— THE REQUEST —
Among the entries below, count the lines where the string "that" occurs, and give only the number.

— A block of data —
#####
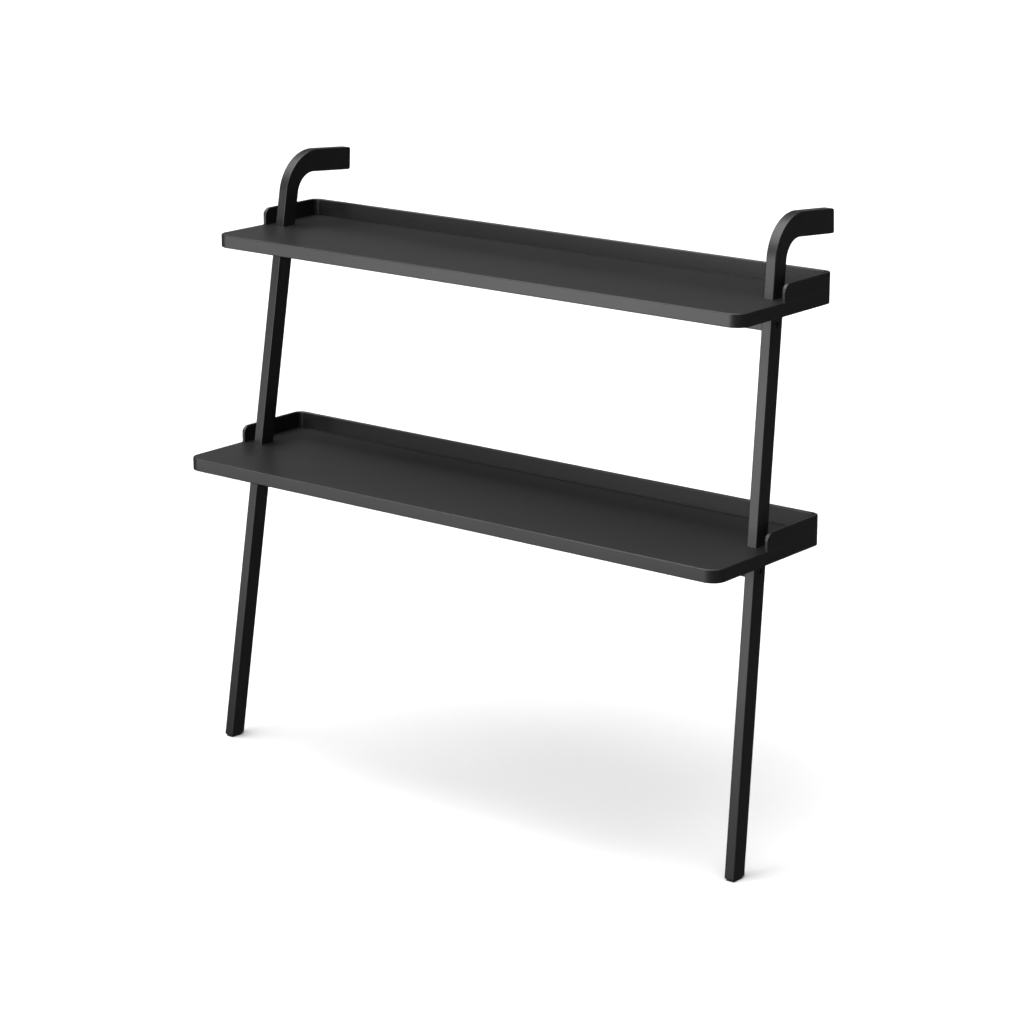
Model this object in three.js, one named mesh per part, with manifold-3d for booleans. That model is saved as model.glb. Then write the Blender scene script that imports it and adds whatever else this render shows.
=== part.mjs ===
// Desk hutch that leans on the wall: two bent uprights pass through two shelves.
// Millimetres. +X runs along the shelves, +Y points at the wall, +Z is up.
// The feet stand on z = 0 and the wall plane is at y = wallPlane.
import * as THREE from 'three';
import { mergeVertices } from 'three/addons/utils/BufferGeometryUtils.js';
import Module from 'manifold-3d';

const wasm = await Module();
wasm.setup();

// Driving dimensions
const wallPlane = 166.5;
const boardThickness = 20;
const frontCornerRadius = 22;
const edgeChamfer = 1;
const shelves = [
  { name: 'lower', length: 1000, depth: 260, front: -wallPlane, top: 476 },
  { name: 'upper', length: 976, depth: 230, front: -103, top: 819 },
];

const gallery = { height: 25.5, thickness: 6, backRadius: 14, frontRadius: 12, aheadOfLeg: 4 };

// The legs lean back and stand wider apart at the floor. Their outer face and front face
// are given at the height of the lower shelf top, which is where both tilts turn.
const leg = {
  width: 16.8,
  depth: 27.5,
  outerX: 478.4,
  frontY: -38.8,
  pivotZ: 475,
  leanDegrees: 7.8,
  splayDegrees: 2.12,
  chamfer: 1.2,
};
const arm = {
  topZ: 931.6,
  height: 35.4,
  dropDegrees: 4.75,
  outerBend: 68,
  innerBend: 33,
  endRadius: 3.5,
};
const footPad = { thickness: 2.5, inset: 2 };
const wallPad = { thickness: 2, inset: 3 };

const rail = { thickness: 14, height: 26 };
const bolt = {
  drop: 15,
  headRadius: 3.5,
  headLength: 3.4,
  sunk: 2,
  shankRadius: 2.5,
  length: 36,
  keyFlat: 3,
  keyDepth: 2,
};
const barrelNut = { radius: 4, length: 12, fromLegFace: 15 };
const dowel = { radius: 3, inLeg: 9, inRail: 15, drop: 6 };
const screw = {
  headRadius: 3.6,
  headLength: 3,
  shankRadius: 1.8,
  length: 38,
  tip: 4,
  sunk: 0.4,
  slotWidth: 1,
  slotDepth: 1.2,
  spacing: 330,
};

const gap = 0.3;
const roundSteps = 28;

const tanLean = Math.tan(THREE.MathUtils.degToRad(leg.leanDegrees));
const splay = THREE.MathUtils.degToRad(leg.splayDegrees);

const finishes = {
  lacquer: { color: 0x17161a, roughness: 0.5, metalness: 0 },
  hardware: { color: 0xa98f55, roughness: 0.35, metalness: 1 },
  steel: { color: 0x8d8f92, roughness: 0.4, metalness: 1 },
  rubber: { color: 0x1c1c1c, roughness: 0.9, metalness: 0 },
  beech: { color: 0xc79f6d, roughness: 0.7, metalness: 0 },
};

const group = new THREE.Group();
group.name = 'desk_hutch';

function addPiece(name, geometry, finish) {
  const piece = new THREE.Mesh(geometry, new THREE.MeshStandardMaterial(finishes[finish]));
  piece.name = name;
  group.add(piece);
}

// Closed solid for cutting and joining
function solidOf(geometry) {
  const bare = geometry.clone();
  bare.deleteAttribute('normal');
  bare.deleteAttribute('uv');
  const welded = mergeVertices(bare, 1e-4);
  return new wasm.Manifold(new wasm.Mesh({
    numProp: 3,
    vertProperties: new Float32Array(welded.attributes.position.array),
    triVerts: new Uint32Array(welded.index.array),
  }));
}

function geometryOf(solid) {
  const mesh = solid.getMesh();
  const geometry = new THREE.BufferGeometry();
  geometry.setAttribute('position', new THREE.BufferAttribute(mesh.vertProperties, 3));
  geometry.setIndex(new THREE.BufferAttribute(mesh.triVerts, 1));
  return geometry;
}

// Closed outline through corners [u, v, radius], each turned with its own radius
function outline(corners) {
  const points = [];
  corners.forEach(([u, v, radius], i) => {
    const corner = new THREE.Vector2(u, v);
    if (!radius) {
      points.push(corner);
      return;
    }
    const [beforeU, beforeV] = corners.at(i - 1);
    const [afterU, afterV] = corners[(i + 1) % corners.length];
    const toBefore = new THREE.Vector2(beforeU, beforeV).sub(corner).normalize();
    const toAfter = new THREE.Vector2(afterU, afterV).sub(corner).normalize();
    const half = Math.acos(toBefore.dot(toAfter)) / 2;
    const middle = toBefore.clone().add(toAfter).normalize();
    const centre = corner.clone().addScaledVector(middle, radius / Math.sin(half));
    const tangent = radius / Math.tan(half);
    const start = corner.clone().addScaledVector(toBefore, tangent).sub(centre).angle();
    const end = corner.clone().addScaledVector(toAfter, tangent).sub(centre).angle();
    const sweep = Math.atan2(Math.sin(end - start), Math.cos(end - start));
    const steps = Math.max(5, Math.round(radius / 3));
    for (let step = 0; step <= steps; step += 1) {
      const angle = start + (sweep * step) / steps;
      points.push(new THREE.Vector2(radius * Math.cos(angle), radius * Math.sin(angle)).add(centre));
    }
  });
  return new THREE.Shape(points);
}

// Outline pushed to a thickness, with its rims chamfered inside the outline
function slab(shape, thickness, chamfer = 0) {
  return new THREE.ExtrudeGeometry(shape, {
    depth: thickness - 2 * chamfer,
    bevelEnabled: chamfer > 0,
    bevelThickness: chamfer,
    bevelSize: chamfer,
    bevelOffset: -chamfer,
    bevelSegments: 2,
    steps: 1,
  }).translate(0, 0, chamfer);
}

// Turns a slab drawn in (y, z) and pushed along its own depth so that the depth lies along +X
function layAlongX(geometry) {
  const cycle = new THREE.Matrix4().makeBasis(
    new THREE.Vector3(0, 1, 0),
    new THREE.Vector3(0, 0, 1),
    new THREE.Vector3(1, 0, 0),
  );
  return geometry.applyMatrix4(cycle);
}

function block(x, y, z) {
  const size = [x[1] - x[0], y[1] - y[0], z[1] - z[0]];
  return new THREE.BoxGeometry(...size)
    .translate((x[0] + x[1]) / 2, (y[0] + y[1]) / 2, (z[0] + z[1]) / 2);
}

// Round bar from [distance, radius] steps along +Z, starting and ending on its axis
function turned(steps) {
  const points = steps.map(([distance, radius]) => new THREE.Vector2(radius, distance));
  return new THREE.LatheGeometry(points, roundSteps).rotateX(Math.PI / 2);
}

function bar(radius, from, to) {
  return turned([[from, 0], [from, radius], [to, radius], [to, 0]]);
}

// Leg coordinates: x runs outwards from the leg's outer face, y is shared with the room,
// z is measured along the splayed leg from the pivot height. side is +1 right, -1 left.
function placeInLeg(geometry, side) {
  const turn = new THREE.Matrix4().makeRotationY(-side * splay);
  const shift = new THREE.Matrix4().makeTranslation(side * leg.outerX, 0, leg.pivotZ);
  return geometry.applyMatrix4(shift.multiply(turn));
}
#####
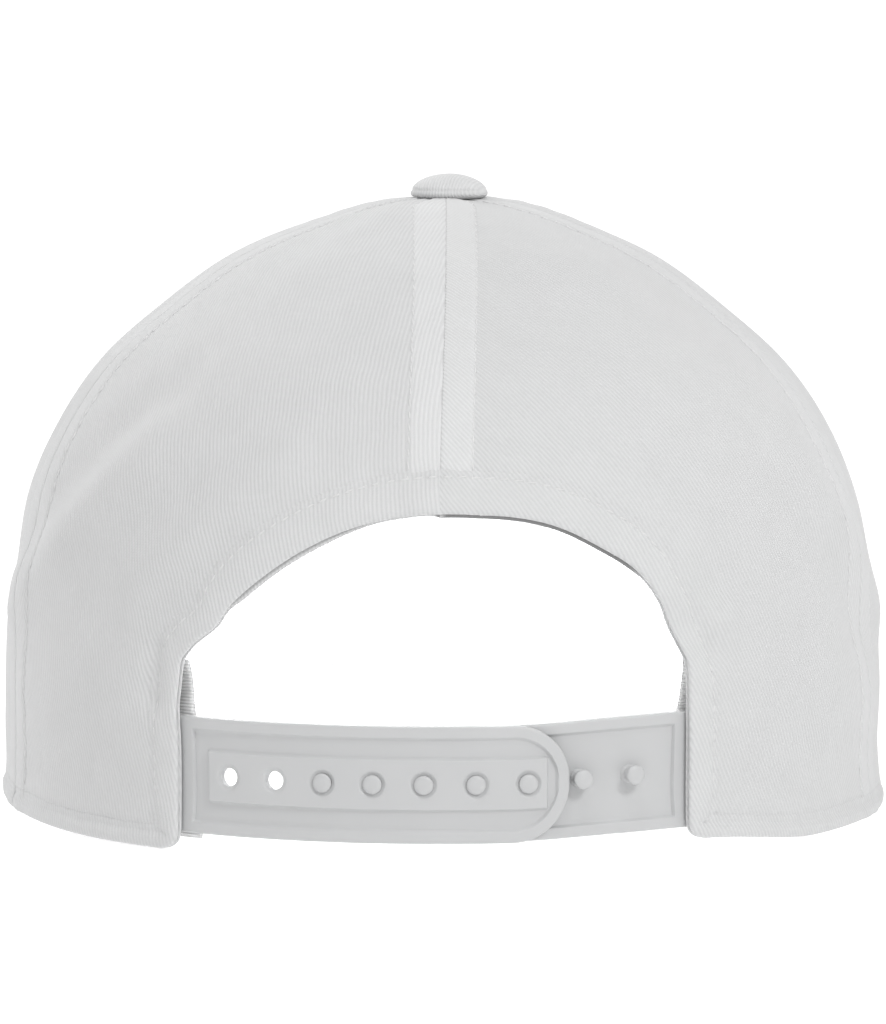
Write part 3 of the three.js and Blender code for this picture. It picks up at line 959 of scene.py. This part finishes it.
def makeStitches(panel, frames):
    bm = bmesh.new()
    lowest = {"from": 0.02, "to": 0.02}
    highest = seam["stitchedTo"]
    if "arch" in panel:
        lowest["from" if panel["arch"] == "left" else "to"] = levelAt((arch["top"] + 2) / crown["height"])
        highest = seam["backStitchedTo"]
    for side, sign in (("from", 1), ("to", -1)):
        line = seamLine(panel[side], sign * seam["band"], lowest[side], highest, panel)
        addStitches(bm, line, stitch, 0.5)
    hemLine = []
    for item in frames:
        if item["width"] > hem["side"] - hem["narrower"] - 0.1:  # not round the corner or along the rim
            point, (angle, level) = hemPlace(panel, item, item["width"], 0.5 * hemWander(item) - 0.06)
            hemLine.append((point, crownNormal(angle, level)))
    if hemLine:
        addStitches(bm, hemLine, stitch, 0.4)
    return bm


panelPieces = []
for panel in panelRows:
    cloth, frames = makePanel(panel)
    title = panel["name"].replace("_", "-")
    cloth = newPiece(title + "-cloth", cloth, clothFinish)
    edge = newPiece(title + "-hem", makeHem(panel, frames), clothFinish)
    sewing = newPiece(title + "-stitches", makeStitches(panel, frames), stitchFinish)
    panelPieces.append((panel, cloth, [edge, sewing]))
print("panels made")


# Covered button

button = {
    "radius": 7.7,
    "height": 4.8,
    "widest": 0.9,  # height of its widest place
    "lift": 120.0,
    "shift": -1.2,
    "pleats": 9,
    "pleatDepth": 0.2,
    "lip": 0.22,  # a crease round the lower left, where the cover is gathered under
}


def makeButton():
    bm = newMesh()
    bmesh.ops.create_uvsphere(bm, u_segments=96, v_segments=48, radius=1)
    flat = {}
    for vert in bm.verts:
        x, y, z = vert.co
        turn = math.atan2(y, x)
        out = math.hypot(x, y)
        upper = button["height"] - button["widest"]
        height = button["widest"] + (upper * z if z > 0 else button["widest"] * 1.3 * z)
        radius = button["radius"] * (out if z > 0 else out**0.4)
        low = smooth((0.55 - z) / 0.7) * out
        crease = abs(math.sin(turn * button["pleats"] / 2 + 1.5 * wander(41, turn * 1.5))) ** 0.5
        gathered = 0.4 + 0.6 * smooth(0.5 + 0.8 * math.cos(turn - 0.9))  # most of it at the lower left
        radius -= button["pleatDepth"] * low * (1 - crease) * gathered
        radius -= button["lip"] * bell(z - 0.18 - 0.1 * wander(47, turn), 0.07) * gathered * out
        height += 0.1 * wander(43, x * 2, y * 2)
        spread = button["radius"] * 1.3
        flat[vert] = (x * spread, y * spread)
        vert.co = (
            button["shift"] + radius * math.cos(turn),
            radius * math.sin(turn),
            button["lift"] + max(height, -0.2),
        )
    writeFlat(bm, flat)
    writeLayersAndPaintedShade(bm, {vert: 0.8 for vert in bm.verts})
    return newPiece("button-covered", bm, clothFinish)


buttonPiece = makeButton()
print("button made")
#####
— SOLUTION —
3